John talks about judgment day, the day we stand before God with all of our nasty stuff for all the world to see, and if there’s any day that we might doubt God’s love, it would be this day. What’s God going to do, what’s He going to say? And John comes back to who God is. God is love. So, verse 18:
There is no fear in love. But perfect love drives out fear,
Standing on the judgment day, you will look up, and because Jesus is your Savior, you’ll see a God who is beaming. He will be beaming glory. He will be beaming light. But He will also be beaming His love. Not because of what we’ve done. Certainly not because of what we’ve done. But because He is love.
And if we don’t have to fear judgment day, then we don’t have to fear any other. Our fears, our anxieties, our doubts increase in proportion to our knowledge of God’s love decreasing.
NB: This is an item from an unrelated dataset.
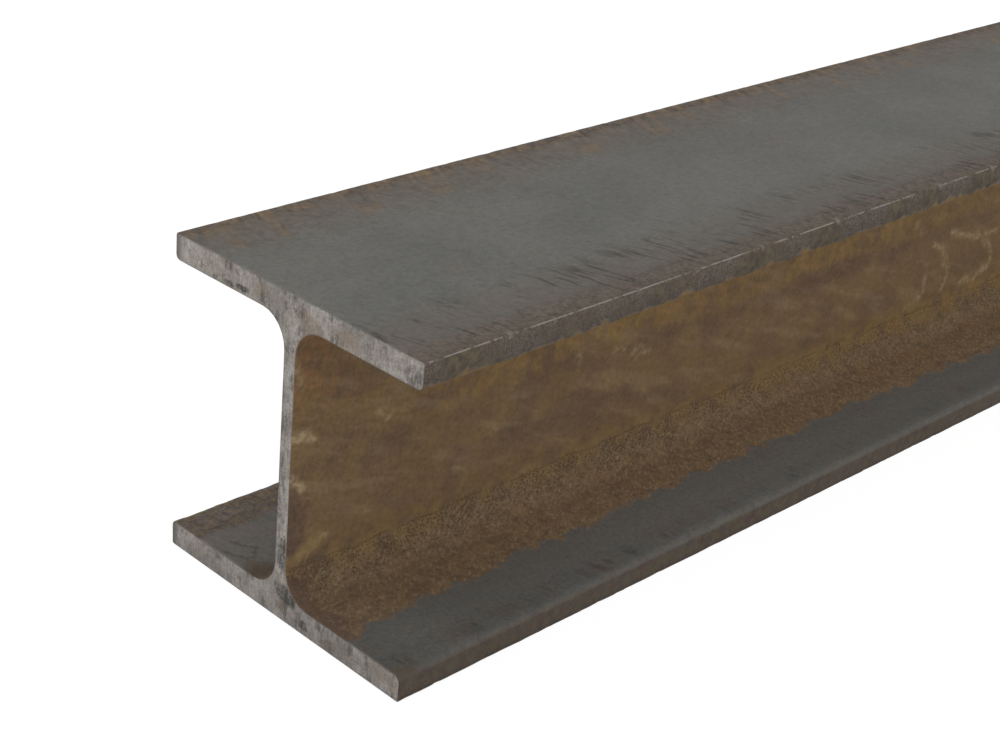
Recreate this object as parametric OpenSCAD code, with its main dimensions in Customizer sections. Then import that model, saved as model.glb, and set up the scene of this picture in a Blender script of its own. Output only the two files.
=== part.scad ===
// Wide-flange H-section: one hot-rolled length of steel with two equal parallel flanges
// joined by a web, round roots where they meet, rounded toes, and both ends sawn square.
// Section HEB 160: 160 x 160 x 8 x 13, root radius 15, 42.6 kg per metre.
//
// Millimetres. +X runs along the beam, +Z up. The beam lies on its bottom flange, and the
// origin is at the middle of its underside.

/* [Length] */
// Length of the beam from one sawn end to the other
beam_length = 1000; // [200:50:12000]

/* [Rolled section] */
// Depth of the section, over the outer faces of both flanges
section_depth = 160; // [90:1:320]
// Width of each flange, from toe to toe
flange_width = 160; // [90:1:320]
// Thickness of the web
web_thickness = 8; // [5:0.5:21]
// Thickness of each flange
flange_thickness = 13; // [8:0.5:26]

/* [Radii left by the rolls] */
// Radius of the root between the web and a flange
root_radius = 15; // [5:0.5:24]
// Radius of a flange's toe, on its inner corner
toe_radius = 3; // [1:0.25:4]
// Radius of a flange's toe, on its outer corner
corner_radius = 1.5; // [0.5:0.25:3]

/* [Hidden] */
$fn = 96;

// Height of the clear web, between the inner faces of the flanges
web_height = section_depth - 2 * flange_thickness;
// Overhang of a flange beyond the face of the web
flange_overhang = (flange_width - web_thickness) / 2;
// How far a blend's block runs into the steel that it joins, so that nothing only touches
lap = 1;

mill_scale_grey = [0.36, 0.36, 0.35];

// Quarter of a corner that lies outside a round of radius r: the block from the round's two
// tangent points out to the corner, less the round. The corner is at the origin, the round is
// centred at [-r, -r], and the block runs on past the corner by over on both sides.
module corner_block(r, over) {
    difference() {
        translate([-r, -r]) square(r + over);
        translate([-r, -r]) circle(r = r);
    }
}

// Steel left by the root radius, in the corner between a flange above and the web at the left.
// The corner of the two faces is at the origin.
module root_fillet(r) {
    mirror([1, 0]) corner_block(r, lap);
}

// One flange lying flat: its outer face is at the top, at y = 0, and its inner face below. The
// two outer corners keep the small radius of the closed pass, the two inner ones the toe radius.
module flange_profile() {
    difference() {
        translate([-flange_width / 2, -flange_thickness]) square([flange_width, flange_thickness]);
        for (side = [0, 1]) mirror([side, 0]) {
            translate([flange_width / 2, 0]) corner_block(corner_radius, lap);
            translate([flange_width / 2, -flange_thickness]) mirror([0, 1]) corner_block(toe_radius, lap);
        }
    }
}

// Upper half of the section, from mid-height to the outer face of the top flange
module half_section() {
    translate([0, section_depth / 2]) flange_profile();
    translate([-web_thickness / 2, -lap]) square([web_thickness, web_height / 2 + 2 * lap]);
    for (side = [0, 1]) mirror([side, 0])
        translate([web_thickness / 2, web_height / 2]) root_fillet(root_radius);
}

// The whole rolled section about its centre: both halves come from one pair of rolls
module rolled_section() {
    half_section();
    mirror([0, 1]) half_section();
}

// The beam: the section drawn out along X and sawn square at both ends
module h_beam() {
    color(mill_scale_grey)
        translate([-beam_length / 2, 0, section_depth / 2])
            rotate([90, 0, 90])
                linear_extrude(height = beam_length)
                    rolled_section();
}

h_beam();
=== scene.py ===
"""Looks of a steel H-beam: the rolled section with its mill scale, rust and sawn ends.

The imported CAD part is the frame. The beam is drawn again here as one closed mesh of the same
section, fine enough to carry the relief of a rolled bar, and stands for the CAD node. Meshes
are in metres in the part's own frame: +X along the beam, +Z up, the origin at the middle of the
underside. The section and the finishes are given in millimetres.
"""
from __future__ import annotations

import logging
import math
from dataclasses import dataclass
from enum import Enum
from functools import cached_property, reduce
from typing import Any, Union

import bpy
from mathutils import Matrix, Vector

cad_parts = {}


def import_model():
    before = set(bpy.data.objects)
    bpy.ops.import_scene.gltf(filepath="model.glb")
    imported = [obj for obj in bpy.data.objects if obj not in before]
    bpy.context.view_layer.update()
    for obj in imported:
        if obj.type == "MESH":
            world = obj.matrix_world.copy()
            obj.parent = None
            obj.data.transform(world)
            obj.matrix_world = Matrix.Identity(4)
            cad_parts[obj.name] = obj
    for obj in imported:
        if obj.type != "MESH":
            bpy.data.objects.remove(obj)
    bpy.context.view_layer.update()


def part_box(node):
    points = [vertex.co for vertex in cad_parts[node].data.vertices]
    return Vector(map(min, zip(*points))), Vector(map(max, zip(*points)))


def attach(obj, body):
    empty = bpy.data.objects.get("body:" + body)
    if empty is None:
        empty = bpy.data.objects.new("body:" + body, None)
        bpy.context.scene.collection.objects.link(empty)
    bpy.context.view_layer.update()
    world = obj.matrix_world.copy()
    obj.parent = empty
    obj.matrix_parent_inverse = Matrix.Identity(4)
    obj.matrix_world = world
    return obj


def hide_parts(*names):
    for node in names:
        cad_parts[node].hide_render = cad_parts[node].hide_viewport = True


LOG = logging.getLogger("h_beam")
MM = 0.001
SEED_STEP = (131.7, 57.3, 91.1)
Place = tuple[float, float]
Colour = tuple[float, float, float]
Amount = Union["Signal", float]
Tint = Union["Signal", Colour]
WHITE: Colour = (1.0, 1.0, 1.0)


class Op(Enum):
    """Operations of the Math node."""

    ADD = "ADD"
    SUBTRACT = "SUBTRACT"
    MULTIPLY = "MULTIPLY"
    DIVIDE = "DIVIDE"
    ABSOLUTE = "ABSOLUTE"
    GREATER = "GREATER_THAN"
    LESS = "LESS_THAN"
    MODULO = "FLOORED_MODULO"
    FLOOR = "FLOOR"
    LEAST = "MINIMUM"
    MOST = "MAXIMUM"
    ROOT = "SQRT"


class VectorOp(Enum):
    """Operations of the Vector Math node."""

    ADD = "ADD"
    MULTIPLY = "MULTIPLY"
    MULTIPLY_ADD = "MULTIPLY_ADD"
    SCALE = "SCALE"
    DISTANCE = "DISTANCE"
    DOT = "DOT_PRODUCT"
    NORMALIZE = "NORMALIZE"


class Input(Enum):
    """Kinds of input of a geometry node tree."""

    GEOMETRY = "NodeSocketGeometry"
    NUMBER = "NodeSocketFloat"
    COUNT = "NodeSocketInt"
    MATERIAL = "NodeSocketMaterial"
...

As we ignore His love, we grow more afraid. As we "move on to other things", we move deeper into confusion, even terror.
And then, again, we hear God. And we hear His heart. We hear who He is. He is love. And we see how He drew us with His tender, firm love to know Jesus as our Savior. And we see how He lovingly corrects us when we think we know better. And we see how He gently heals our wounds, even the ones we did to ourselves. And this morning, we hear Him inviting us. Come to My table. I want you here. Eat with Me. Drink with Me. Have a taste of what I have planned for you, an eternity where you and I are together, forever, in communion.
We come to the table, not out of fear, but being loved. We spend time with God, here, at home, before we sleep, when we wake up, not because we really ought to, but because we are loved. There is no other motivation for why God does what He does. He cannot deny who He is. He cannot be any other way. He cannot not love. God is love.